RUN /home/env/bin/pip install -r /home/app/requirements.txt
# Lastly install the app into the virtualenv
RUN /home/env/bin/python2.7 /home/app/setup.py install

Not normal docker behaviour

Usually a docker container is meant to one run process/command, e.g just an application, or a web server or whatever you want. But, if you use a program such as Supervisor you can configure it to run multiple programs, e.g. in old money, you can run an entire LAMP stack inside a docker container. Explaining how to configure Supervisor is outside the scope of this post, but check out their website for some guides.

### SUPERVISOR ###
# Now copy the supervisor configs over
RUN cp /home/docker-conf/configs/supervisor/supervisord.conf /etc/supervisor/supervisord.conf
RUN supervisord -c /etc/supervisor/supervisord.conf

# Web app configs
RUN cp /home/docker-conf/configs/supervisor/site.conf /etc/supervisor/conf.d/app.conf
# Nginx configs
RUN cp /home/docker-conf/configs/supervisor/nginx.conf /etc/supervisor/conf.d/nginx.conf
# Jenkins confgs
RUN cp /home/docker-conf/configs/supervisor/jenkins.conf /etc/supervisor/conf.d/jenkins.conf

Now docker is running our application, nginx and jenkins, all we need to do is expose port 80 and tell docker to run the supervisor command on start:

# Expose the python app to world, note jenkins will not be accessible as we
# are only expising port 80, not 8080 which is where jenkins runs.
EXPOSE 80
CMD ["supervisord", "-n"]

In Summary

So in summary, we have just created one script that builds an Ubuntu image, installs all dependencies, configures the build process, manages the application and web server and takes care of everything else.

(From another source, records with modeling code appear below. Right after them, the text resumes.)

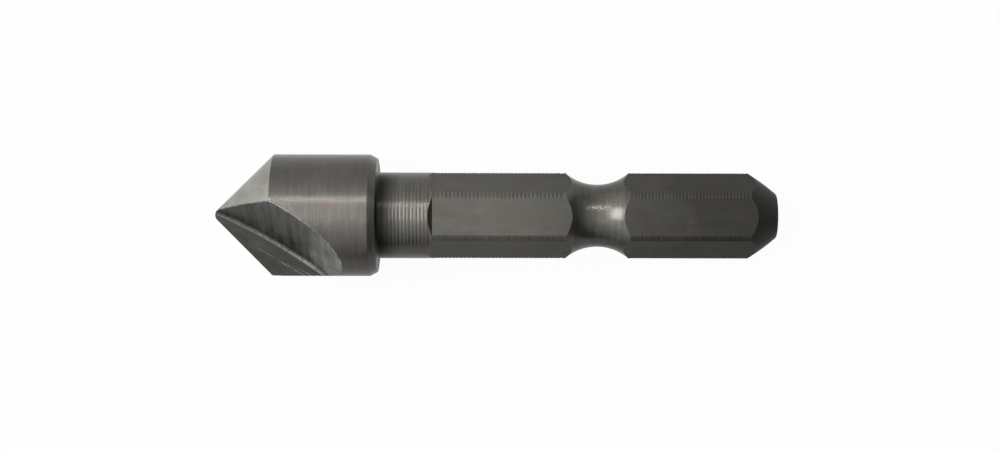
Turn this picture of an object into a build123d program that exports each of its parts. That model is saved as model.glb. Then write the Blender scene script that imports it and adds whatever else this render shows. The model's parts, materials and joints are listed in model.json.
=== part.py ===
# Single-flute 90 degree countersink on a quick-change hex shank, in millimetres, +Z up.
# The bit is turned and milled from one bar. It is modelled along +X, nose first, and then laid
# down as it comes to rest: on the back edge of its head and the end of one shank flat.
import os
from math import atan2, cos, degrees, radians, sin, sqrt, tan

from build123d import *

# Cutting head
head_diameter = 10.0
head_length = 13.4  # nose to back face
head_chamfer_length = 0.62  # along the axis, at the back edge of the head
head_chamfer_height = 0.33
point_angle = 90.0  # included angle of the cone
nose_diameter = 0.5  # the blunt tip of the cone
point_relief = 0.28  # fall of the cone behind its cutting edge, over one turn, at the head's rim

# Flute: its wall is the trace of a large disc cutter, and its floor is the rake face
flute_cutter_diameter = 100.0
flute_wall_tilt = 33.7  # lean of the wall from square to the rake face
flute_offset = 0.27  # how far past the axis the wall starts, at the nose
flute_length = 9.3  # nose to the end of the flute, measured on the rake face at the rim
flute_root_radius = 0.3
flute_turn = 1.9  # rake face against the nearest pair of shank flats

# Neck and shank
neck_diameter = 7.06
neck_length = 4.55  # back face of the head to the foot of the flats
shank_diameter = 7.02  # over the narrow lands that the flats leave
shank_across_flats = 6.3
flat_runout_angle = 45.0  # ramp that each flat ends in, at the neck
groove_radius = 4.0
groove_diameter = 5.1  # at the bottom of the ball groove
groove_from_end = 14.7
end_chamfer_length = 2.35
end_chamfer_crown = 0.06  # the end chamfer bulges this much over a straight one
end_face_diameter = 3.6
overall_length = 46.1

# How far cutters and waste solids run past the work
overrun = 2.0

# Worked out from the sizes above
head_radius = head_diameter / 2
shank_radius = shank_diameter / 2
flats_start = head_length + neck_length
flat_height = shank_across_flats / 2
apex_x = -nose_diameter / 2 / tan(radians(point_angle / 2))


def turned_blank():
    """The bar as it leaves the lathe: head, neck, round shank, ball groove and crowned end."""
    lands_end = (overall_length - end_chamfer_length, shank_radius)
    end_rim = (overall_length, end_face_diameter / 2)
    with BuildPart() as blank:
        with BuildSketch(Plane.XZ):
            with BuildLine():
                Polyline(
                    end_rim,
                    (overall_length, 0),
                    (0, 0),
                    (0, head_radius),
                    (head_length - head_chamfer_length, head_radius),
                    (head_length, head_radius - head_chamfer_height),
                    (head_length, neck_diameter / 2),
                    (flats_start, neck_diameter / 2),
                    (flats_start, shank_radius),
                    lands_end,
                )
                SagittaArc(lands_end, end_rim, end_chamfer_crown)
            make_face()
            groove_height = groove_diameter / 2 + groove_radius
            with Locations((overall_length - groove_from_end, groove_height)):
                Circle(groove_radius, mode=Mode.SUBTRACT)
        revolve(axis=Axis.X)
    return blank.part


def shank_flats():
    """Waste over the six flats; each flat runs out in a ramp where it meets the neck."""
    depth = neck_diameter / 2 - flat_height + overrun
    ramp = depth / tan(radians(flat_runout_angle))
    with BuildPart() as waste:
        with BuildSketch(Plane.XZ) as side:
            with BuildLine():
                Polyline(
                    (flats_start, flat_height),
                    (flats_start - ramp, flat_height + depth),
                    (overall_length + overrun, flat_height + depth),
                    (overall_length + overrun, flat_height),
                    close=True,
                )
            make_face()
        extrude(side.sketch, amount=head_radius, both=True)
    return [Rot(X=60 * turn) * waste.part for turn in range(6)]


def relieved_point():
    """The cone, which falls back evenly from the cutting edge so that only the edge touches."""
    reach = head_radius / tan(radians(point_angle / 2)) + overrun
    edge_radius = reach * tan(radians(point_angle / 2))
    fall = point_relief * edge_radius / head_radius
    lead = 10.0  # the spiral starts ahead of the cutting edge, in the flute
    steps = 24
    spiral = []
    for step in range(steps + 1):
        behind = 360 * step / steps
        radius = edge_radius - fall * (behind - lead) / 360
        angle = radians(behind - lead)
        spiral.append(Vector(apex_x + reach, -radius * cos(angle), -radius * sin(angle)))
    rim = Wire([Spline(*spiral), Line(spiral[-1], spiral[0])])
    return Solid.make_loft([Vertex(apex_x, 0, 0), rim], ruled=True)


def point_waste():
    """What the grinding of the cone takes off the front of the turned head."""
    reach = head_radius / tan(radians(point_angle / 2)) + overrun
    front = Plane(origin=(apex_x - overrun, 0, 0), z_dir=(1, 0, 0))
    stock = extrude(front * Circle(head_radius + overrun / 2), reach + overrun)
    return stock - relieved_point()


def flute_cutter():
    """The flute's own shape: a disc cutter's sweep, stopped at the rake face, with a soft root."""
    tilt = radians(flute_wall_tilt)
    cutter_radius = flute_cutter_diameter / 2
    across = Plane(origin=(0, 0, 0), x_dir=(1, 0, 0), z_dir=(0, sin(tilt), cos(tilt)))
    nose_point = Vector(0, flute_offset)
    end_point = Vector(flute_length, -head_radius * cos(tilt))
    chord = end_point - nose_point
    rise = sqrt(cutter_radius**2 - (chord.length / 2) ** 2)
    middle = (nose_point + end_point) / 2
    centre = middle + Vector(chord.Y, -chord.X).normalized() * rise
    disc = across * Pos(centre.X, centre.Y) * Circle(cutter_radius)
    sweep = extrude(disc, head_diameter, both=True)
    room = Pos(-overrun, 0, 0) * Box(
        head_length + overrun,
        head_diameter * 2,
        head_diameter,
        align=(Align.MIN, Align.CENTER, Align.MIN),
    )
    cutter = sweep & room
    wall = cutter.faces().filter_by(GeomType.CYLINDER)
    floor = cutter.faces().sort_by(Axis.Z)[:1]
    root = [edge for edge in wall.edges() if edge in floor.edges()]
    return fillet(root, flute_root_radius)


def laid_down(part):
    """The bit tipped so that its head and the end of its lower flat touch the surface, at Z = 0."""
    head_contact = head_length - head_chamfer_length
    lower_flats = part.faces().filter_by(Plane.XY).group_by(Axis.Z)[0]
    flat_contact = lower_flats.sort_by(Axis.X)[-1].bounding_box().max.X
    tip_up = degrees(atan2(head_radius - flat_height, flat_contact - head_contact))
    part = Rot(Y=tip_up) * part
    box = part.bounding_box()
    return Pos(-box.center().X, -box.center().Y, -box.min.Z) * part


bit = turned_blank() - shank_flats()
bit -= Rot(X=-flute_turn) * point_waste()
bit -= Rot(X=-flute_turn) * flute_cutter()
bit = laid_down(bit)

os.makedirs("parts", exist_ok=True)
export_step(bit, "parts/countersink_bit.step")
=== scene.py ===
import json
from math import atan2, cos, degrees, hypot, pi, radians, sin, sqrt, tan

import bmesh
import bpy
from mathutils import Matrix, Vector


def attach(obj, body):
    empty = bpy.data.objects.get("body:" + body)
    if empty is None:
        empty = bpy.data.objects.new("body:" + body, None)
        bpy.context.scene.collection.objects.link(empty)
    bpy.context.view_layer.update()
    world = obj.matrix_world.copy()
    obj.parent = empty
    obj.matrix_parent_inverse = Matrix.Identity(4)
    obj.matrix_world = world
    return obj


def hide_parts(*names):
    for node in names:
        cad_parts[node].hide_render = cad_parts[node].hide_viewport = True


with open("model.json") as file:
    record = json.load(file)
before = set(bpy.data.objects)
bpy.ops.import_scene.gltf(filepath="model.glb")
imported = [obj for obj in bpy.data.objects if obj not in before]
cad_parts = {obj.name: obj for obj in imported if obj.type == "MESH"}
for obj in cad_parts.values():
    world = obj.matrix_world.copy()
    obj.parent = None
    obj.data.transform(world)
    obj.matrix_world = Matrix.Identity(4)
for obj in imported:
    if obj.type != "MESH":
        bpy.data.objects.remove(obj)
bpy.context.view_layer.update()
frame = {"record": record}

# The bit's own frame: X along its axis from the nose, Z square to the upper flat, in millimetres
overallLength = 46.1
mounts = {mount["name"]: mount for mount in frame["record"]["mounts"]}
shankEnd = mounts["shank_end"]
alongBit = Vector(shankEnd["axis"]).normalized()
acrossBit = Vector((0, 1, 0))
upBit = alongBit.cross(acrossBit)
nosePoint = Vector(shankEnd["pos_m"]) - alongBit * overallLength / 1000
bitAxes = Matrix((alongBit, acrossBit, upBit)).transposed().to_4x4()
bitToRow = Matrix.Translation(nosePoint) @ bitAxes @ Matrix.Scale(0.001, 4)
rowToBit = bitToRow.inverted()
print("frame read, bit", overallLength, "mm long")


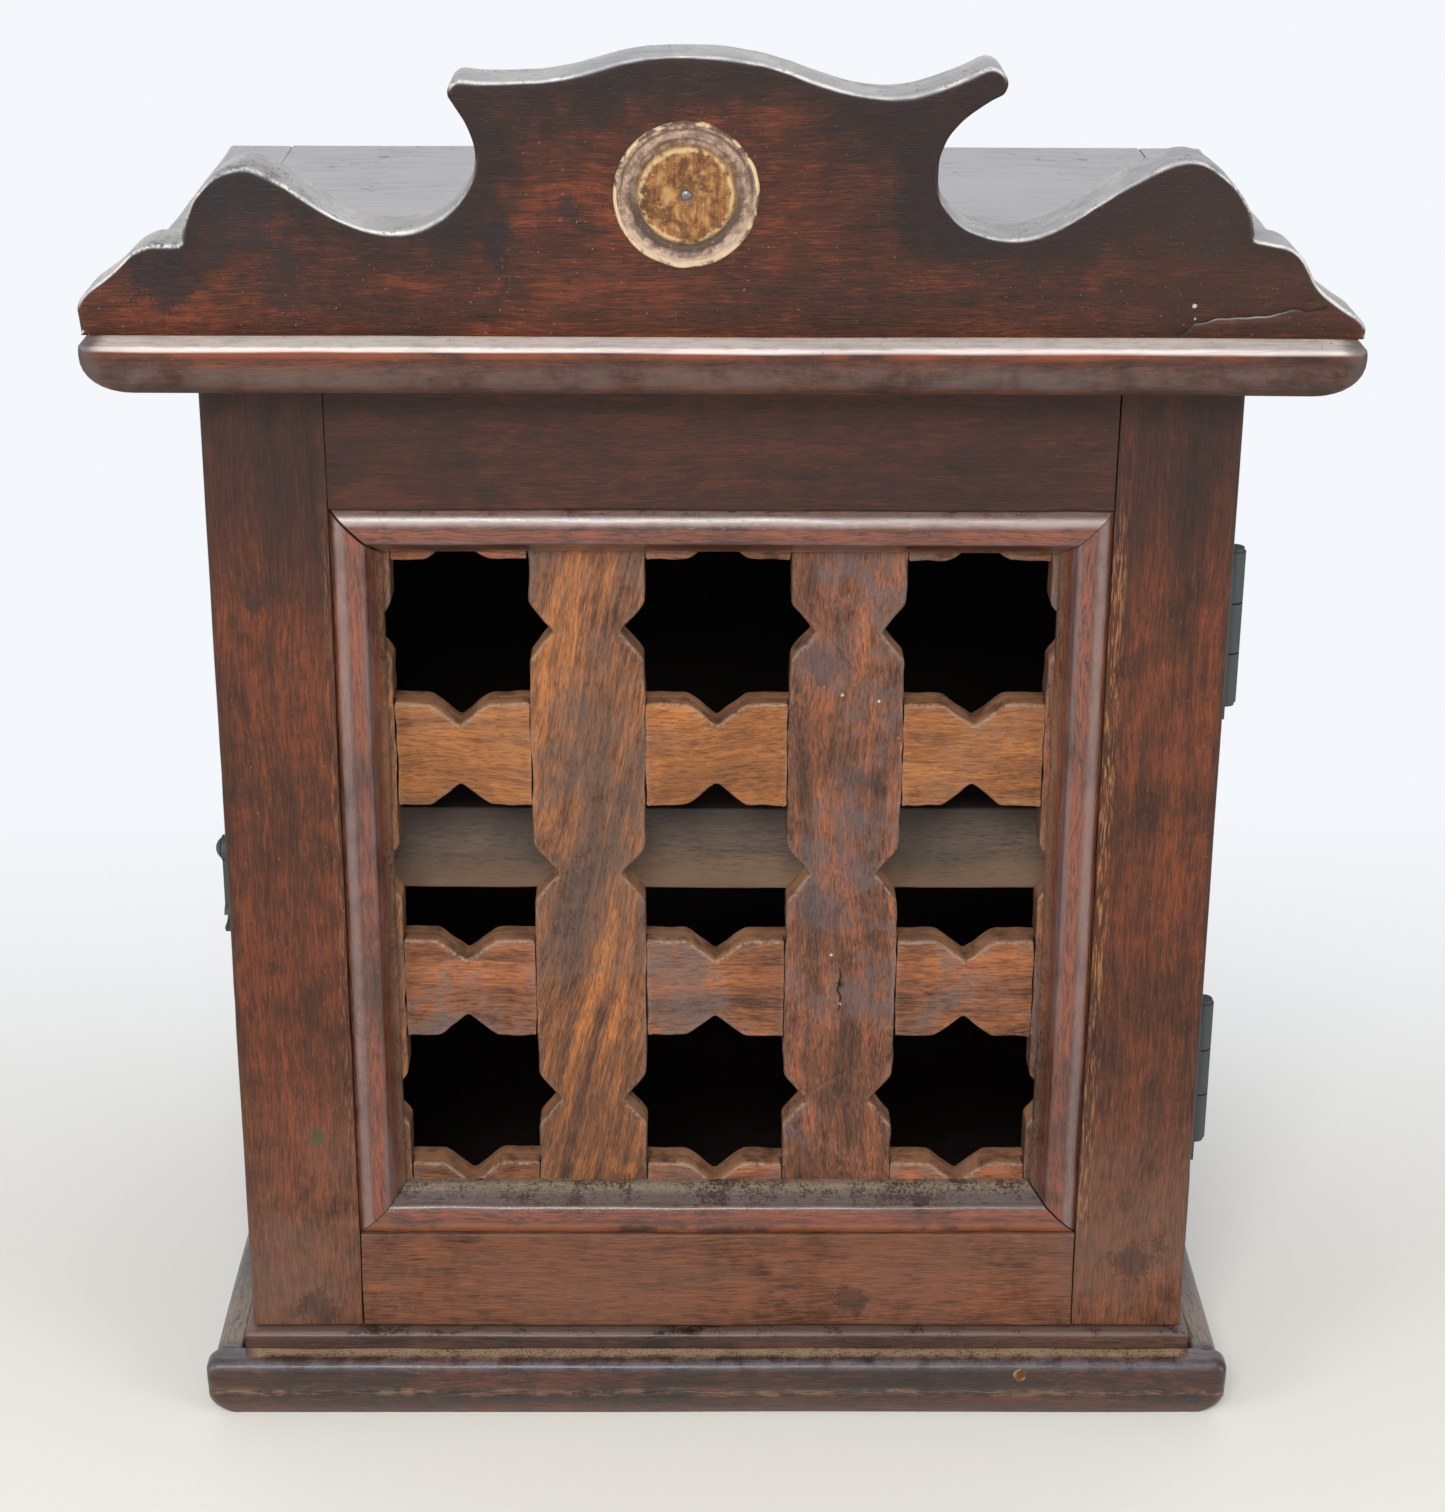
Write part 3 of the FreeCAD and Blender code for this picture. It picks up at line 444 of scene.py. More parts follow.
@dataclass(frozen=True)
class Plate:
    """A sawn-out shape with rounded arrises, standing across the Y axis.

    Attributes:
        outline: Anticlockwise points (x, z).
        front: Y of the front face.
        back: Y of the back face.
        front_round: Radius of the front arris, one value or one per point.
        back_round: Radius of the back arris.
        step: Grid of the two faces.
        scores: Grooves in the front face.
        sunk: Circles (x, z, radius, depth) let into the front face.
        arrises: Whether the front and the back face end in an arris rather than at a seam.
    """

    outline: Array
    front: float
    back: float
    front_round: Any = 0.7
    back_round: Any = 0.3
    step: float = 1.8
    scores: tuple[Score, ...] = ()
    sunk: tuple[tuple[float, float, float, float], ...] = ()
    arrises: tuple[bool, bool] = (True, True)

    def build(self) -> Surface:
        """Return the surface: rings down the wall, quarter rounds, and two filled faces.

        Ring k lies inside the outline by r (1 - cos) and behind the face by r (1 - sin) of an
        angle from nought at the wall to a right angle at the face.
        """
        count = len(self.outline)
        out = outward(self.outline)
        turn = np.linspace(math.pi / 2, 0, ROUND_STEPS)[:, None]
        walls = []
        for face, radius, way in ((self.front, self.front_round, 1),
                                  (self.back, self.back_round, -1)):
            size = np.broadcast_to(np.asarray(radius, float), (count,))
            inset = size * (1 - np.cos(turn))
            depth = face + way * size * (1 - np.sin(turn))
            flat = self.outline[None] - out[None] * inset[..., None]
            ring = np.stack([flat[..., 0], depth, flat[..., 1]], axis=-1)
            walls.append(ring if way > 0 else ring[::-1])
        wall = np.vstack(walls)
        points = wall.reshape(-1, 3)
        faces = [face[::-1] for face in grid_faces(len(wall), count, True)]
        near = np.stack([points[:, 1] - self.front, self.back - points[:, 1]])
        edge = np.where(np.array(self.arrises)[:, None], near, NO_ARRIS).min(axis=0)
        surface = Surface(points, faces, edge)
        for ring, level, lead in ((wall[0], self.front, True), (wall[-1], self.back, False)):
            surface = surface.joined(self.cap(ring[:, [0, 2]], level, lead))
        return surface

    def cap(self, ring: Array, level: float, lead: bool) -> Surface:
        """Return the front or back face, with its grooves and sunk circles.

        Args:
            ring: Its outline.
            level: Its Y.
            lead: Whether it is the front face.
        """
        extra, depths = np.zeros((0, 2)), np.zeros(0)
        if lead:
            for score in self.scores:
                more, deep = score.trace()
                extra, depths = np.vstack([extra, more]), np.concatenate([depths, deep])
            angle = np.linspace(0, 2 * math.pi, 120, endpoint=False)
            for x, z, radius, deep in self.sunk:
                for reach, drop in ((radius, 0.0), (radius - 0.12, deep)):
                    more = np.stack([x + reach * np.cos(angle), z + reach * np.sin(angle)], axis=1)
                    extra = np.vstack([extra, more])
                    depths = np.concatenate([depths, np.full(len(angle), drop)])
        flat, faces = filled(ring, self.step, extra)
        drop = np.zeros(len(flat))
        if len(extra):
            gaps = np.linalg.norm(flat[:, None] - extra[None], axis=2)
            nearest = gaps.argmin(axis=1)
            drop = np.where(gaps.min(axis=1) < TOUCH, depths[nearest], 0.0)
            for x, z, radius, deep in self.sunk:
                inside = np.hypot(flat[:, 0] - x, flat[:, 1] - z) < radius - 0.06
                drop = np.where(inside, deep, drop)
        points = np.stack([flat[:, 0], level + drop, flat[:, 1]], axis=1)
        edge = distance(flat, self.outline)
        if lead and self.scores:
            trace, deep = self.scores[0].trace()
            gaps = np.linalg.norm(flat[:, None] - trace[None], axis=2)
            bottom = (gaps.min(axis=1) < TOUCH) & (deep[gaps.argmin(axis=1)] > 0)
            edge = np.where(bottom, IN_CRACK, edge)
        return Surface(points, faces, edge)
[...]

It is also capable of running behind a load balancer, so if your docker container was scaled into 20 different instances, they would all stay up to date, without having to configure a management application to deploy new code to different IP addresses.

Note

This is not usually the norm for docker deployment, but it works and it works well. Use at your own peril! No databases configuration is shown here as we are using a remote RDS amazon database. You should never host a databased behind your own load balancer as they are destroyed and created frequently.